A typical rear glass replacement takes roughly 30 to 45 minutes of work, followed by about an hour of adhesive cure time so the bond reaches a safe-drive-away state. We schedule next-day appointments when availability allows, and we'll always set realistic expectations rather than promise an exact time, because proper curing in the heat shouldn't be rushed. Every installation is backed by our lifetime workmanship warranty and uses OEM-quality glass and materials matched to your Tahoe's features—including the defroster grid and any tint and antenna considerations.
Making Insurance Easy
Glass damage is often covered under comprehensive coverage, and in Florida many drivers benefit from the state's no-deductible windshield provision for qualifying glass. Wherever you are in our service area, we make the process low-stress: we work directly with your insurer and take care of the glass-side paperwork so you can focus on getting your Tahoe back to full protection. Our team is happy to walk you through how your coverage may apply.
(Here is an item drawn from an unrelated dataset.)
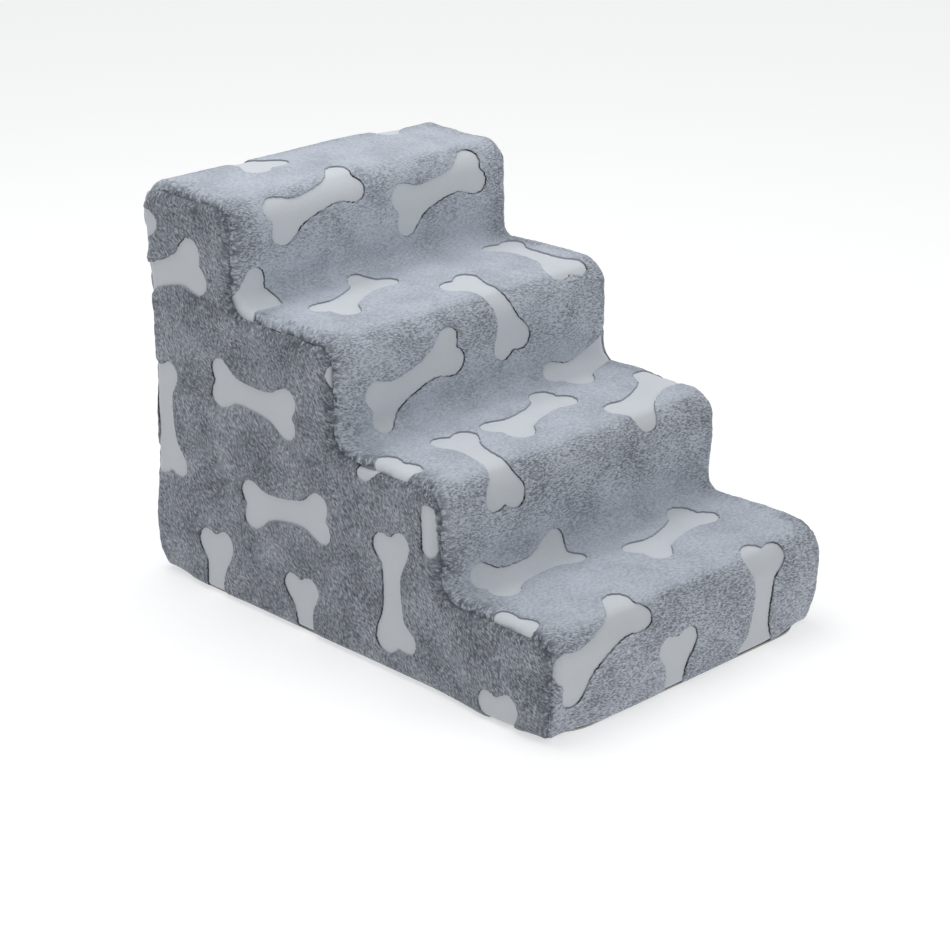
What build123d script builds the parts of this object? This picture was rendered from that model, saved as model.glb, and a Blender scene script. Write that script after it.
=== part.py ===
from build123d import *
import os

# Four-step foam pet stairs in a zip-off plush cover.
# Millimetres. +Z is up, the front (lowest step) faces -Y, and the origin is
# on the floor at the middle of the footprint.

# Driving dimensions
STEPS = 4
RISE = 100.0               # height of each step
GOING = 140.0              # depth of each tread below the top one
TOP_GOING = 130.0          # depth of the top tread
WIDTH = 368.0              # across the stairs
LENGTH = (STEPS - 1) * GOING + TOP_GOING
HEIGHT = STEPS * RISE

# Cover cloth
BASE_T = 2.0               # non-slip cloth underneath
PLUSH_T = 8.0              # plush cloth with its pile
BASE_INSET = 1.0           # the base cloth stops this far inside the plush
NOSE_R = 26.0              # rounding of each nose, outside
FOOT_R = 16.0              # rounding at the foot of each riser, outside
BACK_R = 22.0              # rounding of the top back edge, outside
SIDE_R = 18.0              # rounding where the flanks meet the strip, outside

# Zip across the back
ZIP_Z = 62.0               # height of the zip's centre line
ZIP_GAP = 20.0             # height of the slot between the two back panels
CHAIN_HALF = 150.0         # half the length of each coil row
TAPE_T = 0.8
TAPE_W = 14.0
ROW_GAP = 1.6              # space between the two rows, which the slider's bridge runs in
COIL_W = 2.5
COIL_T = 2.4
STOP_LENGTH = 3.0
STOP_OVER = 0.5            # how far a stop stands out past the coil
FIT = 0.4                  # running clearance of every zip part that moves

# Slider casting and pull tab
SLIDER_LENGTH = 14.0
SLIDER_W = 11.0
SLIDER_TAPER = 0.84        # width of the closing end over the width of the parting end
PLATE_T = 1.2
BRIDGE_W = 0.8
BRIDGE_LENGTH = 3.0
BAIL_LENGTH = 7.0
BAIL_W = 2.0
BAIL_T = 1.1
WINDOW_LENGTH = 4.4
WINDOW_H = 2.1
TAB_T = 1.2
TAB_W = 7.0
TAB_LENGTH = 26.0
TAB_ARM_W = 1.4
TAB_EYE_LENGTH = 6.5
TAB_HOLE_R = 1.5
SLIDER_X = 138.0           # the slider's place along the zip when it is closed
RELIEF_DEPTH = 2.0         # hollow that the slider presses in the foam
FOAM_EDGE_R = 4.0          # easing of the foam's hidden top back edges

# Places worked out from the sizes above, measured from the back face
BACK_Y = LENGTH / 2
FOAM_Y = BACK_Y - PLUSH_T                # the cover's inner face
COIL_Y = FOAM_Y + COIL_T                 # outer face of the coils
FRONT_PLATE_Y = COIL_Y + FIT             # inner face of the slider's outer plate
REAR_PLATE_Y = FOAM_Y - TAPE_T - FIT     # outer face of the slider's hidden plate
BAIL_Y = FRONT_PLATE_Y + PLATE_T         # outer face of the outer plate
TAB_BAR_R = TAB_T / 2
TAB_Y = BAIL_Y + FIT + TAB_BAR_R         # the pull tab's hinge line
TAPE_HALF = WIDTH / 2 - SIDE_R           # half the length of each tape


def span(x, y, z):
    """A box from three (low, high) pairs."""
    size = (x[1] - x[0], y[1] - y[0], z[1] - z[0])
    middle = ((x[0] + x[1]) / 2, (y[0] + y[1]) / 2, (z[0] + z[1]) / 2)
    return Pos(*middle) * Box(*size)


def stair_outline(inset, foot_r):
    """The stair-shaped outline in the YZ plane, moved inwards by inset, with soft noses and feet."""
    front = -LENGTH / 2 + inset
    back = LENGTH / 2 - inset
    corners = [(front, BASE_T)]
    radii = []
    for step in range(STEPS):
        riser = front + step * GOING
        tread = (step + 1) * RISE - inset
        corners.append((riser, tread))
        radii.append(NOSE_R - inset)
        if step < STEPS - 1:
            corners.append((riser + GOING, tread))
            radii.append(foot_r)
    corners.append((back, HEIGHT - inset))
    radii.append(BACK_R - inset)
    corners.append((back, BASE_T))
    points = [(0, y, z) for y, z in corners]
    upper = FilletPolyline(*points, radius=radii)
    floor_line = Line(points[-1], points[0])
    return make_face(Curve() + [upper, floor_line])


def rims_of(block, half, floor):
    """The edges round both flanks of a block, apart from those on its underside."""
    return [
        edge
        for edge in block.edges()
        if abs(abs(edge.center().X) - half) < 0.01 and edge.center().Z > floor + 0.5
    ]


def stair_block(inset, foot_r):
    """A solid flight of stairs whose side edges are rounded all along the outline."""
    half = WIDTH / 2 - inset
    block = extrude(stair_outline(inset, foot_r), amount=half, dir=(1, 0, 0), both=True)
    return fillet(rims_of(block, half, BASE_T), SIDE_R - inset)


def cover_shell():
    """The whole plush cover before it is cut into its panels; it bridges the foot of each riser."""
    return stair_block(0, FOOT_R) - stair_block(PLUSH_T, FOOT_R + PLUSH_T)


def side_panel(shell, side):
    """One stair-shaped flank: side is -1 for the left and +1 for the right."""
    inner = WIDTH / 2 - PLUSH_T
    x = sorted((side * inner, side * WIDTH))
    return shell & span(x, (-LENGTH, LENGTH), (-1, HEIGHT + 1))


def middle_of(shell):
    """The cover between its two flanks."""
    inner = WIDTH / 2 - PLUSH_T
    return shell & span((-inner, inner), (-LENGTH, LENGTH), (-1, HEIGHT + 1))


def stair_panel(shell):
    """The one strip over the top tread, risers, treads and front."""
    return middle_of(shell) & span((-WIDTH, WIDTH), (-LENGTH, FOAM_Y), (-1, HEIGHT + 1))


def back_panel(shell, low, high):
    """The part of the plush back between two heights."""
    return middle_of(shell) & span((-WIDTH, WIDTH), (FOAM_Y, LENGTH), (low, high))


def base_cloth():
    """The non-slip cloth that the stairs stand on."""
    width = WIDTH - 2 * BASE_INSET
    length = LENGTH - 2 * BASE_INSET
    outline = RectangleRounded(width, length, SIDE_R)
    return extrude(outline, amount=BASE_T)


def zip_hollow():
    """The room that the tapes and the slider's hidden plate press into the lowest foam slab."""
    tape_reach = ROW_GAP / 2 + TAPE_W
    tapes = span(
        (-TAPE_HALF, TAPE_HALF),
        (FOAM_Y - TAPE_T, FOAM_Y + 1),
        (ZIP_Z - tape_reach, ZIP_Z + tape_reach),
    )
    channel_half = SLIDER_W / 2 + FIT
    channel = span(
        (-CHAIN_HALF, CHAIN_HALF),
        (FOAM_Y - TAPE_T - RELIEF_DEPTH, FOAM_Y),
        (ZIP_Z - channel_half, ZIP_Z + channel_half),
    )
    return tapes + channel


def foam_slab(step):
    """One slab of the foam core, counted from the floor, with its cut edges eased."""
    front = -LENGTH / 2 + PLUSH_T + step * GOING
    low = BASE_T if step == 0 else step * RISE - PLUSH_T
    high = (step + 1) * RISE - PLUSH_T
    back_r = BACK_R - PLUSH_T if step == STEPS - 1 else FOAM_EDGE_R
    points = [(0, front, low), (0, front, high), (0, FOAM_Y, high), (0, FOAM_Y, low)]
    upper = FilletPolyline(*points, radius=[NOSE_R - PLUSH_T, back_r])
    outline = make_face(Curve() + [upper, Line(points[-1], points[0])])
    half = WIDTH / 2 - PLUSH_T
    slab = extrude(outline, amount=half, dir=(1, 0, 0), both=True)
    slab = fillet(rims_of(slab, half, low), SIDE_R - PLUSH_T)
    if step == 0:
        slab = slab - zip_hollow()
    return slab


def zip_tape(side):
    """A woven tape: side is +1 above the slider and -1 below it."""
    z = sorted((ZIP_Z + side * ROW_GAP / 2, ZIP_Z + side * (ROW_GAP / 2 + TAPE_W)))
    return span((-TAPE_HALF, TAPE_HALF), (FOAM_Y - TAPE_T, FOAM_Y), z)


def zip_coil(side):
    """A row of coil, as the bar that its loops fill."""
    z = sorted((ZIP_Z + side * ROW_GAP / 2, ZIP_Z + side * (ROW_GAP / 2 + COIL_W)))
    bar = span((-CHAIN_HALF, CHAIN_HALF), (FOAM_Y, COIL_Y), z)
    outer_edges = [
        edge
        for edge in bar.edges().filter_by(Axis.X)
        if abs(edge.center().Y - COIL_Y) < 0.01
    ]
    return fillet(outer_edges, COIL_W * 0.35)


def stop_block(x, z_low, z_high):
    """A crimped metal stop that stands on the tapes at one end of the chain."""
    block = span((x, x + STOP_LENGTH), (FOAM_Y, COIL_Y + STOP_OVER), (z_low, z_high))
    outer_edges = [edge for edge in block.edges() if edge.center().Y > COIL_Y]
    return fillet(outer_edges, 0.4)


def top_stops():
    """One stop past the closed end of each row."""
    reach = ROW_GAP / 2 + COIL_W
    upper = stop_block(CHAIN_HALF, ZIP_Z + ROW_GAP / 2, ZIP_Z + reach)
    lower = stop_block(CHAIN_HALF, ZIP_Z - reach, ZIP_Z - ROW_GAP / 2)
    return Compound([upper, lower])


def bottom_stop():
    """The stop that holds both rows together at the open end."""
    reach = ROW_GAP / 2 + COIL_W
    return stop_block(-CHAIN_HALF - STOP_LENGTH, ZIP_Z - reach, ZIP_Z + reach)


def slider_layer(y_low, y_high):
    """A layer of the slider's outline, widest at the end that parts the rows."""
    wide = SLIDER_W / 2
    narrow = wide * SLIDER_TAPER
    nose = SLIDER_LENGTH / 2
    tail = -SLIDER_LENGTH / 2
    outline = Polyline(
        (tail, 0, -narrow), (nose, 0, -wide), (nose, 0, wide), (tail, 0, narrow), (tail, 0, -narrow)
    )
    layer = extrude(make_face(outline), amount=y_high - y_low, dir=(0, 1, 0))
    layer = fillet(layer.edges().filter_by(Axis.Y), 1.6)
    return Pos(0, y_low, 0) * layer


def slider_walls():
    """The rims of the outer plate that fold in beside the coil rows, clear of the tapes."""
    channel = ROW_GAP / 2 + COIL_W + FIT
    rim = slider_layer(FOAM_Y + FIT, FRONT_PLATE_Y)
    return rim - span((-SLIDER_LENGTH, SLIDER_LENGTH), (FOAM_Y, BACK_Y), (-channel, channel))


def slider_bridge():
    """The wedge between the two plates, which runs between the rows."""
    nose = SLIDER_LENGTH / 2 - 1.0
    return span((nose - BRIDGE_LENGTH, nose), (REAR_PLATE_Y, FRONT_PLATE_Y), (-BRIDGE_W / 2, BRIDGE_W / 2))


def slider_bail():
    """The arch on the outer plate that the pull tab hangs in."""
    height = WINDOW_H + BAIL_T
    arch = span((-BAIL_LENGTH / 2, BAIL_LENGTH / 2), (BAIL_Y, BAIL_Y + height), (-BAIL_W / 2, BAIL_W / 2))
    shoulders = [
        edge
        for edge in arch.edges().filter_by(Axis.Z)
        if edge.center().Y > BAIL_Y + height / 2
    ]
    arch = fillet(shoulders, 1.4)
    window = span((-WINDOW_LENGTH / 2, WINDOW_LENGTH / 2), (BAIL_Y, BAIL_Y + WINDOW_H), (-BAIL_W, BAIL_W))
    return arch - window


def zip_slider():
    """The slider's casting at the closed end of the zip."""
    body = slider_layer(FRONT_PLATE_Y, BAIL_Y)
    body += slider_layer(REAR_PLATE_Y - PLATE_T, REAR_PLATE_Y)
    body += slider_walls()
    body += slider_bridge()
    body += slider_bail()
    return Pos(SLIDER_X, 0, ZIP_Z) * body


def pull_tab():
    """The tab, lying back along the closed chain, with its bar through the bail."""
    arm_z = BAIL_W / 2 + FIT
    bar = Cylinder(TAB_BAR_R, 2 * (arm_z + TAB_ARM_W))
    eye_end = -TAB_EYE_LENGTH
    flat = (-TAB_T / 2, TAB_T / 2)
    tab = bar
    for side in (-1, 1):
        z = sorted((side * arm_z, side * (arm_z + TAB_ARM_W)))
        tab += span((eye_end, 0), flat, z)
    blade = span((-TAB_LENGTH, eye_end), flat, (-TAB_W / 2, TAB_W / 2))
    blade = fillet(blade.edges().filter_by(Axis.Y), 1.8)
    hole = Pos(-TAB_LENGTH + 4.0, 0, 0) * Rot(90, 0, 0) * Cylinder(TAB_HOLE_R, 4 * TAB_T)
    tab += blade - hole
    return Pos(SLIDER_X, TAB_Y, ZIP_Z) * tab


def make_nodes():
    """Every sub-part by name."""
    shell = cover_shell()
    slot_low = ZIP_Z - ZIP_GAP / 2
    slot_high = ZIP_Z + ZIP_GAP / 2
    nodes = {}
    for step in range(STEPS):
        nodes[f"foam_slab_{step + 1}"] = foam_slab(step)
    nodes["stair_panel"] = stair_panel(shell)
    nodes["left_side_panel"] = side_panel(shell, -1)
    nodes["right_side_panel"] = side_panel(shell, 1)
    nodes["back_panel_upper"] = back_panel(shell, slot_high, HEIGHT + 1)
    nodes["back_panel_lower"] = back_panel(shell, -1, slot_low)
    nodes["bottom_panel"] = base_cloth()
    nodes["zip_tape_upper"] = zip_tape(1)
    nodes["zip_tape_lower"] = zip_tape(-1)
    nodes["zip_coil_upper"] = zip_coil(1)
    nodes["zip_coil_lower"] = zip_coil(-1)
    nodes["zip_top_stops"] = top_stops()
    nodes["zip_bottom_stop"] = bottom_stop()
    nodes["zip_slider"] = zip_slider()
    nodes["zip_pull_tab"] = pull_tab()
    return nodes


os.makedirs("parts", exist_ok=True)
for name, shape in make_nodes().items():
    export_step(shape, f"parts/{name}.step")
    box = shape.bounding_box()
    print(name, [round(v, 2) for v in (*box.min, *box.max)], round(shape.volume))
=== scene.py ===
"""Four-step foam pet stairs in a zip-off plush cover with sheared bones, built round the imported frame."""

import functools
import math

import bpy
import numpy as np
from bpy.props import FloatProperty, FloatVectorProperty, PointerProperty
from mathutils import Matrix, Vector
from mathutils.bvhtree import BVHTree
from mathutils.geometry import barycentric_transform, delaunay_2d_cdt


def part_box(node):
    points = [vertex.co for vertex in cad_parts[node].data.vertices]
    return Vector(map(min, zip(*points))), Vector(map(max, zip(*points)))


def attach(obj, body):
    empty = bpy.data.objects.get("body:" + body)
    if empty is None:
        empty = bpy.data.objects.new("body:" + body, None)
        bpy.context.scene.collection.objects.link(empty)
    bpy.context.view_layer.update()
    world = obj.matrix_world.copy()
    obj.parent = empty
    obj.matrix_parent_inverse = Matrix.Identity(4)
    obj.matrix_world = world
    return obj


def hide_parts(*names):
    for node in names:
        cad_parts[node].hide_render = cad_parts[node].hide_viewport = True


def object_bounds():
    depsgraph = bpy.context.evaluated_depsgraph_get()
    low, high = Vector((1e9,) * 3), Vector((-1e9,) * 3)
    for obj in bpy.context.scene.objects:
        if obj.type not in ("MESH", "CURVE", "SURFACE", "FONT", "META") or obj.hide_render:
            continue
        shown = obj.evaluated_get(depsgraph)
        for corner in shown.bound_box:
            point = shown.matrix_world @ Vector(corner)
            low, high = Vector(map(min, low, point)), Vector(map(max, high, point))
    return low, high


bl_info = {
    "name": "Plush Pet Stairs",
    "version": (1, 0, 0),
    "blender": (4, 5, 0),
    "location": "View3D > Sidebar > Pet Stairs",
    "description": "Makes the cover, core, zip and stage of a flight of foam pet stairs",
    "category": "Add Mesh",
}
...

Protecting Your Tahoe's Rear Glass Going Forward
You can't change the Arizona climate, but you can reduce its impact. Park in shade or use a rear sunshade when possible, avoid blasting maximum-cold air directly at sun-baked glass the instant you start the engine, keep the defroster grid clean, and inspect your seals a couple of times a year for the warning signs covered above. Catching seal degradation early often means you address it on your terms rather than after a leak or a spontaneous crack forces the issue.
The desert sun works slowly but relentlessly on every Tahoe that lives here. When the heat finally wins and your rear glass shows it—through a stress crack, a failing seal, or a dying defroster—a proper, fully sealed replacement restores your visibility, your protection from dust and water, and your peace of mind for the summers ahead.